Inflammation and the Immune System
Our immune system is like an internal army that consists of soldiers and weapons; when an invader such as a virus comes in, the immune system is activated and attacks. This battle can lead to inflammation. Our immune response is meant to protect our body and help it heal from an injury, infection, or other diseases. Still, too much inflammation (or inflammation that lasts too long) can damage our tissues and harm our health.
People with certain conditions like obesity (a BMI of 30 or greater) and uncontrolled diabetes with an elevated HbA1c level greater than or equal to 9.0% also often have chronic low-grade inflammation with some underlying immune system activations.
How Does This Happen?
For those with significant excess body weight, fat cells release another vital player (soldier) in the immune system called IL-6, which can trigger the release of C-reactive protein, or CRP. CRP is made mainly in the liver and increases in response to inflammation in the body. CRP can be anti-inflammatory by helping remove viruses and bacteria, or it can be pro-inflammatory by turning on other inflammatory systems in the body.
What Does It Mean If You Have Elevated CRP?
There have been correlations between elevated CRP and cardiovascular risk since it involves endothelial (lining of your blood vessels) dysfunction, resulting in artery-clogging plaque formation. However, high CRP is not always directly correlated with it affecting the heart. It doesn’t specify where the inflammation is coming from. Your doctor will order this test if there are risk factors for heart disease.
The CRP Test
CRP can be tested in a clinical setting through blood work, and can be used to see if the body is fighting an infection. It rapidly rises and drops once the condition improves. Normally you have low levels of CRP in your blood, so high levels may mean you have a condition causing inflammation. CRP has served as a marker in the hospital setting for severe COVID-19 patients, giving doctors early detection and guidance to treat these patients, decrease risk, and improve their outcomes.
When You Might Need a CRP Test
The CRP test can also be used as part of an advanced heart panel. However, the test results can be falsely lowered by certain medications, for example, non-steroidal anti-inflammatory drugs. Additionally, there is some controversy on whether or not it can be used as a direct measure of cardiovascular risk since it is not a specific test. Since the test is not specific to one condition, we should look at the patient’s entire history when using it. Then, it can serve as another tool and clinical guide.
CRP can be measured by your doctor if there are risk factors for cardiovascular diseases, such as smoking, being overweight or obese, uncontrolled diabetes, high cholesterol, and a sedentary lifestyle. If you have an elevated CRP, your doctor may recommend intensive medical treatment to decrease the risk.

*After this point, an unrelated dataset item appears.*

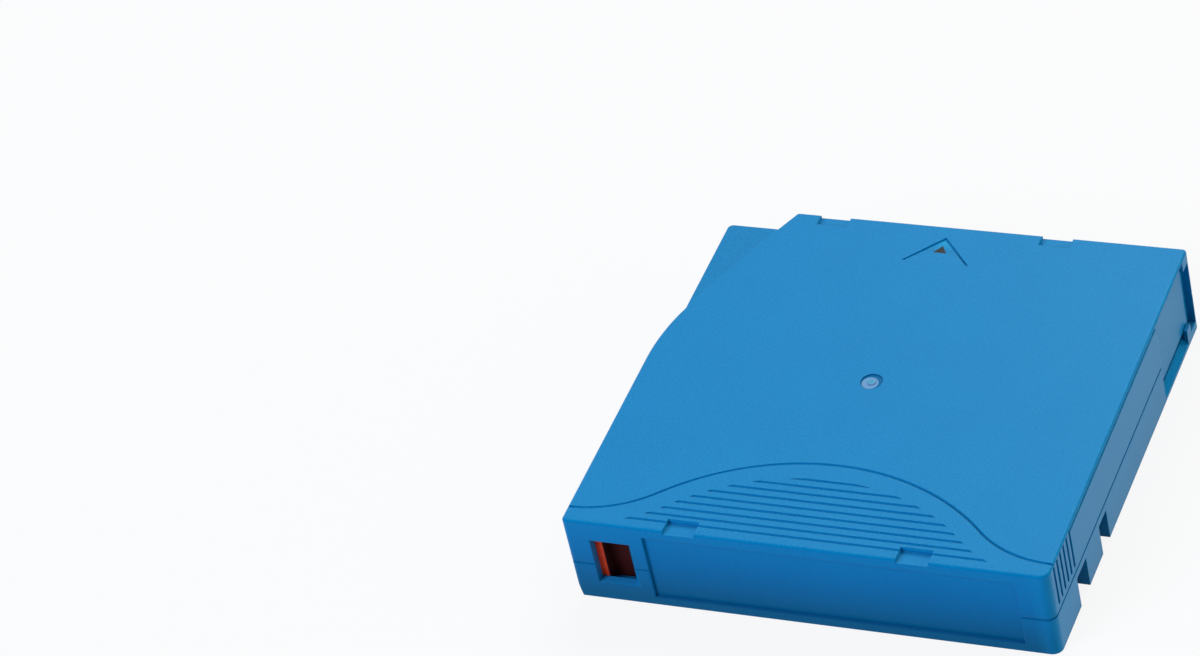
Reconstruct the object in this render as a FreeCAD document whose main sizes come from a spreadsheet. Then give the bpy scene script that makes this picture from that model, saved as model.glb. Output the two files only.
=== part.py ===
import FreeCAD, Part
import math
import os

# Single-reel half-inch data tape cartridge, 105.4 x 102.0 x 21.5 mm.
# X runs along the label edge, Y towards the end that enters the drive,
# Z up. The origin is the middle of the underside.

doc = FreeCAD.newDocument("tape_cartridge")
sheet = doc.addObject("Spreadsheet::Sheet", "dims")
DIMS = [
    # case
    ("case_width", 105.4), ("case_length", 102.0), ("case_height", 21.5),
    ("parting_height", 9.5), ("side_wall", 2.0), ("top_thick", 2.0),
    ("floor_thick", 2.0), ("edge_round", 0.6), ("front_corner_round", 2.2),
    ("corner_round", 0.9), ("shelf_corner_round", 1.3), ("base_lean", 0.9),
    ("lean_height", 4.0),
    ("parting_chamfer", 0.3),
    # keyed rear left corner
    ("reel_offset", 1.5), ("shelf_inset", 2.9), ("shelf_rear_gap", 5.8),
    ("key_inner", 14.4), ("key_outer", 17.1),
    # label recess, grips, stacking recesses and loader notches
    ("label_left", 17.5), ("label_right", 7.2), ("label_floor", 2.0),
    ("label_top", 2.6), ("label_depth", 0.7), ("grip_first", 3.8), ("grip_pitch", 2.14),
    ("grip_count", 6), ("grip_width", 0.9), ("grip_depth", 0.5),
    ("grip_floor", 11.3), ("rim_groove_front", 15.0),
    ("rim_groove_height", 0.8), ("rim_groove_depth", 0.9), ("groove_step", 0.5), ("rim_height", 0.6),
    ("stack_width", 7.0), ("stack_left", 26.1), ("stack_right", 28.6),
    ("stack_rear_depth", 3.3), ("stack_front_depth", 3.8), ("stack_sink", 1.0),
    ("notch_first", 14.5), ("notch_first_width", 6.2), ("notch_second", 30.0),
    ("notch_second_width", 5.0), ("notch_height", 7.6), ("notch_depth", 3.5),
    ("notch_wall", 1.0),
    # write-protect window and slider
    ("window_left", 5.4), ("window_right", 13.3), ("window_floor", 4.6),
    ("window_top", 5.2), ("window_bevel", 1.6), ("slider_length", 5.0),
    ("slider_depth", 4.0), ("slider_headroom", 2.2), ("slider_plate", 7.0),
    ("slider_wall", 1.1), ("slider_gap", 0.1), ("slider_travel", 6.2),
    ("rib", 1.0),
    ("rib_height", 6.0),
    # tape door on the right side
    ("door_skin", 0.8), ("door_gap", 0.1), ("door_thick", 1.3),
    ("door_web", 0.6), ("door_window_start", 24.7), ("door_window_end", 4.2),
    ("door_floor", 4.0), ("door_tail", 36.7),
    ("door_lip", 1.9), ("corner_lip_top", 3.0), ("corner_wall", 0.7),
    ("corner_recess", 0.4), ("tab_start", 7.1), ("tab_width", 2.5),
    ("lug_depth", 2.0), ("lug_reach", 3.3), ("lug_height", 4.0),
    # door spring
    ("door_spring_wire", 0.35), ("door_spring_radius", 1.2),
    ("door_spring_turns", 8), ("door_spring_height", 7.0),
    # reel
    ("access_radius", 18.0), ("rim_width", 2.0), ("reel_lift", 1.0),
    ("flange_side_gap", 0.7), ("flange_end_gap", 0.5), ("flange_thick", 1.2),
    ("flange_gap", 0.2), ("reel_headroom", 1.05), ("hub_radius", 22.0),
    ("hub_wall", 2.5), ("hub_floor", 2.0), ("tape_margin", 2.0),
    ("ring_inner", 13.0),
    ("ring_outer", 17.0), ("ring_teeth", 60), ("ring_tooth", 1.4),
    ("ring_base", 1.25), ("ring_tip", 0.4),
    ("plate_inner", 5.5), ("plate_outer", 12.0), ("plate_thick", 0.8),
    ("plate_hole", 0.9), ("plate_gap", 0.1),
    # brake, release plate and brake spring
    ("brake_inner", 8.2), ("brake_outer", 10.8), ("brake_teeth", 24),
    ("brake_ring", 1.6), ("brake_tooth", 0.8), ("brake_base", 1.5),
    ("brake_tip", 0.6), ("tooth_inset", 0.15), ("brake_gap", 0.1), ("brake_disc", 1.5),
    ("brake_stem", 5.5), ("stem_height", 5.0), ("key_post", 5.0),
    ("key_gap", 0.1), ("post_gap", 1.55), ("brake_lift", 2.0),
    ("arm_width", 3.0), ("arm_thick", 1.2), ("arm_gap", 0.6),
    ("plate_centre", 6.0), ("leg_circle", 15.0), ("leg_radius", 1.4),
    ("leg_gap", 0.3), ("brake_spring_wire", 0.6),
    ("brake_spring_radius", 7.6), ("brake_spring_turns", 4),
    ("spring_steps", 9),
    ("spring_seat", 0.8),
    # leader pin, clip, retaining springs and tape leader
    ("pin_side", 8.8), ("pin_rear", 7.0), ("pin_radius", 1.2),
    ("pin_end_radius", 2.0), ("pin_end", 1.2), ("pin_gap", 0.2),
    ("socket_gap", 0.25), ("socket_wall", 0.85), ("socket_height", 1.6),
    ("clip_wall", 0.65), ("clip_gap", 0.05), ("clip_opening", 70.0),
    ("leaf_thick", 0.25), ("leaf_height", 1.2), ("leaf_length", 9.5),
    ("leader_thick", 0.15),
    # case screws and memory chip
    ("boss_radius", 2.7), ("screw_radius", 1.2), ("screw_head", 2.0),
    ("head_height", 0.9), ("head_sink", 1.2), ("head_gap", 0.15),
    ("screw_gap", 0.05),
    ("screw_length", 12.0), ("boss_front_left_x", 6.4),
    ("boss_front_left_y", 10.2), ("boss_front_right_x", 6.3),
    ("boss_front_right_y", 5.6), ("boss_rear_left_x", 8.1),
    ("boss_rear_left_y", 11.0), ("boss_rear_right_x", 15.5),
    ("boss_rear_right_y", 5.8), ("chip_thick", 1.0), ("chip_width", 10.0),
    ("chip_height", 11.0), ("chip_rear", 24.0), ("chip_gap", 0.1),
    ("chip_cover", 0.5),
    # marks sunk in the top face
    ("mark_depth", 0.25), ("line_width", 0.6), ("line_depth", 0.45), ("bell_peak", 24.9),
    ("bell_radius", 50.8), ("bell_flank", 25.0), ("bell_join", 35.0),
    ("line_margin", 4.5), ("line_first", 19.8), ("line_pitch", 2.125),
    ("line_count", 9), ("arrow_rear", 3.7), ("arrow_length", 8.4),
    ("arrow_width", 15.1), ("arrow_depth", 0.25), ("arrow_line", 0.45), ("gate_radius", 2.4),
    ("gate_nub", 0.9), ("gate_x", 1.4), ("shelf_step", 0.12),
    ("step_rear", 14.4), ("step_side", 3.2), ("step_front", 33.0),
]
for row, (alias, value) in enumerate(DIMS, 1):
    sheet.set(f"A{row}", alias)
    sheet.set(f"B{row}", str(value))
    sheet.setAlias(f"B{row}", alias)
doc.recompute()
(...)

Steps You Can Take to Reduce Inflammation
We have learned about inflammation, what causes it, and what it can do to our bodies, but how can we reduce low-grade inflammation? The answer is LIFESTYLE. This includes exercise, diet, quitting smoking, and good sleep (7-8 hours per night). Our bodies do so much for us, and a healthy lifestyle can help lower cardiovascular risk. In addition, eating foods high in fiber, such as leafy greens, and introducing good fats, as seen in nuts and fish (e.g., salmon), can help reduce inflammation. Going for a walk after dinner and intentionally walking are easy ways to stay active throughout the day. Finally, give your internal army the weapons to be fully equipped to fight for you when a true pathogen presents itself by living a healthy lifestyle.